#### Data block ####

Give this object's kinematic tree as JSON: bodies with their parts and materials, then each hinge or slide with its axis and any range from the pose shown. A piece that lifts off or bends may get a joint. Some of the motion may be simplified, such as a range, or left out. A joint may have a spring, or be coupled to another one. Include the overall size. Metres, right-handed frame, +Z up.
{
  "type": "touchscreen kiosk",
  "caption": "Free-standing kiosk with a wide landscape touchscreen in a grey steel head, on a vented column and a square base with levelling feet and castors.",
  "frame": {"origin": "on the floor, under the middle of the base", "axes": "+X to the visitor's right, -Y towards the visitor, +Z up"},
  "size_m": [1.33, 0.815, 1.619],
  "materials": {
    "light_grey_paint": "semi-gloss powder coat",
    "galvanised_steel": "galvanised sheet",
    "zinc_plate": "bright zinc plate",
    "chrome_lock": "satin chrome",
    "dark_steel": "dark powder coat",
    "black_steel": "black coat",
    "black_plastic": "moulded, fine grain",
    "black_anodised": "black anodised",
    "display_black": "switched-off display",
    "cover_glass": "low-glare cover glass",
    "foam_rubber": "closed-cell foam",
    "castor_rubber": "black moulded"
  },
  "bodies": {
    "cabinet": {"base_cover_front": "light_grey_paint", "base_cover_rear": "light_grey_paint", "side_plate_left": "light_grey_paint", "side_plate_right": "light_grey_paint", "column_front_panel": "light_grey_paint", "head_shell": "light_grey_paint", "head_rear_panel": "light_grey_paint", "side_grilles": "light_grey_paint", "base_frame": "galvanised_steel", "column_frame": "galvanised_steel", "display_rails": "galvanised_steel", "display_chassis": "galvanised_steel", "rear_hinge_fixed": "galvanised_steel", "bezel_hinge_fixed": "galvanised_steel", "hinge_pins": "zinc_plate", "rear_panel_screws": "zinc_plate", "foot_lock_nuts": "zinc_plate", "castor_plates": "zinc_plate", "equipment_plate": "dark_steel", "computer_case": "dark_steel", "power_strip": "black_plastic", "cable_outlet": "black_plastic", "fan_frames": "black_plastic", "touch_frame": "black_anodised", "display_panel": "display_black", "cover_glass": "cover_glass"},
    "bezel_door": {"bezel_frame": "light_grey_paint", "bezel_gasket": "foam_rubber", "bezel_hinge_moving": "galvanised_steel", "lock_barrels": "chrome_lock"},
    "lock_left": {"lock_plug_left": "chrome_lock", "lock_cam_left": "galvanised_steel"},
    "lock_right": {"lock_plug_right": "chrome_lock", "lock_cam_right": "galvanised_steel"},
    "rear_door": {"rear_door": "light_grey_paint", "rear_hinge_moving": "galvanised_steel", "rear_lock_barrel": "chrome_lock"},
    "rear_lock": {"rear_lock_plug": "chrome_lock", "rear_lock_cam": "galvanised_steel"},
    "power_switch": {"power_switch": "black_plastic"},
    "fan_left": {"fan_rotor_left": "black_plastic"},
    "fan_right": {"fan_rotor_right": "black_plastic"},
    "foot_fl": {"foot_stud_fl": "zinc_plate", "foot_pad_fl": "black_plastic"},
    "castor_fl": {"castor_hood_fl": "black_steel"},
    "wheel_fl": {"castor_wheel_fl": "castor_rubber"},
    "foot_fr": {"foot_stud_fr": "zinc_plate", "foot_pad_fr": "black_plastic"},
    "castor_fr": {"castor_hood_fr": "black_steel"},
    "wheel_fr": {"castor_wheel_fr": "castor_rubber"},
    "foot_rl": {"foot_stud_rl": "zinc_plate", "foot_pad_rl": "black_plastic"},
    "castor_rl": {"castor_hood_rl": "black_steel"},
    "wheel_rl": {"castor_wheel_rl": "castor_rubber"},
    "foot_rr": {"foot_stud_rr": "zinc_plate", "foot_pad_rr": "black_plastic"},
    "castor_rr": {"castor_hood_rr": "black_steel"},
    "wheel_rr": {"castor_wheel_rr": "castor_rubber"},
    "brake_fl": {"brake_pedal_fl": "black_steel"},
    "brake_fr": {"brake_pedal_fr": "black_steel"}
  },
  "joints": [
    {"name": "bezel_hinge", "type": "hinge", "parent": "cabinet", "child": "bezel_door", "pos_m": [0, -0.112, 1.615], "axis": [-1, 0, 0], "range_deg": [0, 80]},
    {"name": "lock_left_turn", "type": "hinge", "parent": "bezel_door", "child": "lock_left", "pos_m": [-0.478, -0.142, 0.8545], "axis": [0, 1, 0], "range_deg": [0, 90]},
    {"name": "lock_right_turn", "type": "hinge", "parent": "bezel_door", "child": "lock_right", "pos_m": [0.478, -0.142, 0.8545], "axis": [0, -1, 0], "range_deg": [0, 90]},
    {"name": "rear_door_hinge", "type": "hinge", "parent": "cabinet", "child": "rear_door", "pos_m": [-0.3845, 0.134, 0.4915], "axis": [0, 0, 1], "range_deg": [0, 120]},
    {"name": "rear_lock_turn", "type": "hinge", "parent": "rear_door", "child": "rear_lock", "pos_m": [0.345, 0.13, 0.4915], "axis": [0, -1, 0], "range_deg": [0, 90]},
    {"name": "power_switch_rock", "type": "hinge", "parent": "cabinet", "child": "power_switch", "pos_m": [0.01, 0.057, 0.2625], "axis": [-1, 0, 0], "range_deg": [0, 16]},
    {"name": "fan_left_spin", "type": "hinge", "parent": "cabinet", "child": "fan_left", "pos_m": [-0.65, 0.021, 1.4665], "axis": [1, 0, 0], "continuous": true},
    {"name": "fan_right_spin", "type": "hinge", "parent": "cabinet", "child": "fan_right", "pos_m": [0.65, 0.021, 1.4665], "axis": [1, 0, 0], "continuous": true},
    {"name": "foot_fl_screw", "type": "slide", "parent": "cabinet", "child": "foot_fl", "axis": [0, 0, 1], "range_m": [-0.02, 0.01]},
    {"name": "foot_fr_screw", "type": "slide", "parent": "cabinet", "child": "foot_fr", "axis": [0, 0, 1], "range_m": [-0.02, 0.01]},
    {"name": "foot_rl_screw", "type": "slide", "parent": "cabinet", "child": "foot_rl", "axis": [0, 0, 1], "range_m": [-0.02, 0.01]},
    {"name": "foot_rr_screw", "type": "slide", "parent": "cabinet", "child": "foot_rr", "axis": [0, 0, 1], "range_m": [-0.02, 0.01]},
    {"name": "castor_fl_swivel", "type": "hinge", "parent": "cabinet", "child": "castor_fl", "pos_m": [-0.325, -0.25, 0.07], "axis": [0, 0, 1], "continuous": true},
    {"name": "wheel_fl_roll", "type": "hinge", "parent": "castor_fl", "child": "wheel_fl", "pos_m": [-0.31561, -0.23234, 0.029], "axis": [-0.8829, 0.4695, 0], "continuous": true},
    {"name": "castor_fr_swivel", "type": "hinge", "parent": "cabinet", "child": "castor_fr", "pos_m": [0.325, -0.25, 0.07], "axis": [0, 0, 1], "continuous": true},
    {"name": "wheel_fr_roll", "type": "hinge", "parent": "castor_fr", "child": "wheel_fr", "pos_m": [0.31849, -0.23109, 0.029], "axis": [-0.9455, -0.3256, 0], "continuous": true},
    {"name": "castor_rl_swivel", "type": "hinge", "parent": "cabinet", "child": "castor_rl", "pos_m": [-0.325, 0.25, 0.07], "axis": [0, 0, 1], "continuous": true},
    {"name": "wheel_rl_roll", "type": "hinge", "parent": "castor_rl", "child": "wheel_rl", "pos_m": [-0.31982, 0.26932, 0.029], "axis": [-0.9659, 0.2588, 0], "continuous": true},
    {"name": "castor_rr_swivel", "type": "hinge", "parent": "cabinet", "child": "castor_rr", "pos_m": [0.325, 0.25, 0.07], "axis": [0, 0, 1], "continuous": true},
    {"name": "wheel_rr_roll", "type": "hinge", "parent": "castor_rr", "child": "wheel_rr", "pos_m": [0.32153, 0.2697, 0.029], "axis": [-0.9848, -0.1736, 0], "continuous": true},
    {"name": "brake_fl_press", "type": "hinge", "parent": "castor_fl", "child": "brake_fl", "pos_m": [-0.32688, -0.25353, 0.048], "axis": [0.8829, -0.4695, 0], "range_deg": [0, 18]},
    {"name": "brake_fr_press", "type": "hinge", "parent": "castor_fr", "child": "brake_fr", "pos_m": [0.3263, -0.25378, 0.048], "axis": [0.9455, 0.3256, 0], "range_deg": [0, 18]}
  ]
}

####

> **Task to complete**:
Each line holding "materials" must be found and copied.

> **Written answer**:
Give this object's kinematic tree as JSON: bodies with their parts and materials, then each hinge or slide with its axis and any range from the pose shown. A piece that lifts off or bends may get a joint. Some of the motion may be simplified, such as a range, or left out. A joint may have a spring, or be coupled to another one. Include the overall size. Metres, right-handed frame, +Z up.
  "materials": {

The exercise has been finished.